Jesus was next in the presence of Pilate, the governor. Here was a typical political figure playing to the gallery. He washed his hands and said, “I am innocent of this righteous man’s blood.” Why did he leave it to the populace to decide when he should have called a spade a spade? These are the undecided and/or the unconcerned who do everything only to save their skin…
At the praetorium, the stage was set for the final tragic act. Here we meet mockers. They stripped our Lord, and in disdain hung a scarlet robe over his body and a crown of thorns on his head. For a change, a man called Simon met Jesus as He wended his way to Calvary. Although they ordered him to help Jesus carry the Cross, he most likely did it with a measure of sympathy for the suffering Lord. Can we, like that Cyrenian, offer up our little sufferings as a humble participation in the carrying of the Cross?

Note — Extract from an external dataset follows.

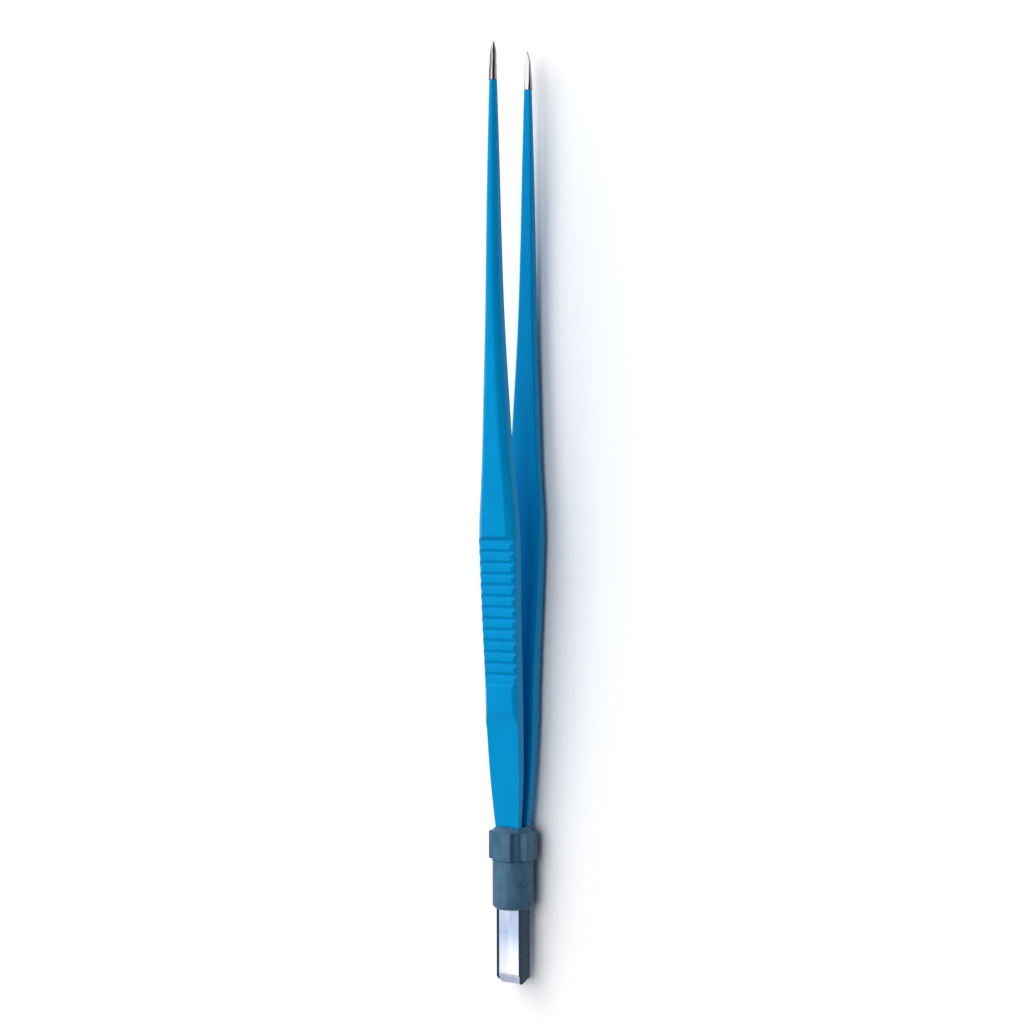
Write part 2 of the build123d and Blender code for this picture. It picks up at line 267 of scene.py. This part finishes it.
def tip_rings(count):
    """Cross-sections of the bullet-shaped bare tip, with its flat inner face."""
    base_gap = ARM_STATIONS[-1, 2] - TIP_STEP_INWARD
    base_middle = ARM_STATIONS[-1, 2] + ARM_STATIONS[-1, 3] / 2
    end_middle = TIP_GAP_HALF + TIP_END_RADIUS
    knots = np.array(sorted(TIP_STATIONS))
    angles = -np.pi / 4 + 2 * np.pi * np.arange(count) / count
    rings = []
    distances = list(np.linspace(BARE_TIP, TIP_STATIONS[-1][0], 40)) + [0.28, 0.2, 0.12, 0.06, 0.02, 0.0]
    for distance in distances:
        if distance >= TIP_STATIONS[-1][0]:
            radius = float(smooth_through(np.array([distance]), knots[:, 0], knots[:, 1])[0]) / 2
        else:
            drop = 1 - distance / TIP_STATIONS[-1][0]
            radius = TIP_STATIONS[-1][1] / 2 * math.sqrt(max(1 - drop ** 2, 0.0025))
        share = distance / BARE_TIP
        middle = end_middle + (base_middle - end_middle) * share
        flat = TIP_GAP_HALF + (base_gap - TIP_GAP_HALF) * share
        x = radius * np.cos(angles)
        z = np.maximum(middle + radius * np.sin(angles), flat)
        rings.append(np.column_stack((x, np.full(count, ARM_LENGTH - distance), z)))
    return rings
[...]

At Calvary the ‘good thief’ said a good word to the dying Lord; he instantly merited Paradise. This goes to show that it’s never too late to convert. However, it’s better to be safe rather than sorry; we shouldn’t test God, as did Judas Iscariot, who stupidly lost his life in a shameful death.
After Jesus had died on the Cross, an old disciple, Joseph of Arimathea took charge of His sacred body. He wrapped the body in a clean linen shroud and laid it in his own new tomb. Like him, we too can help out, by rendering our services to the Bride of Christ. After all, the Church, which our Lord rebuilt on the third day, is the best repository of his memory. The Church also holds His three best gifts for humankind: first, the Holy Mass, held there every day as an unbloody enactment of the Holy Sacrifice on Calvary; second, the Priesthood, which He instituted as a sacrament of the New Covenant; and third, the commandment of love, a supreme example of how Jesus perfected the old law.
Our Lord Jesus Christ thus left us an invaluable heritage whereby we can become worthy candidates for eternal salvation. We will thereby vindicate His coming to the world.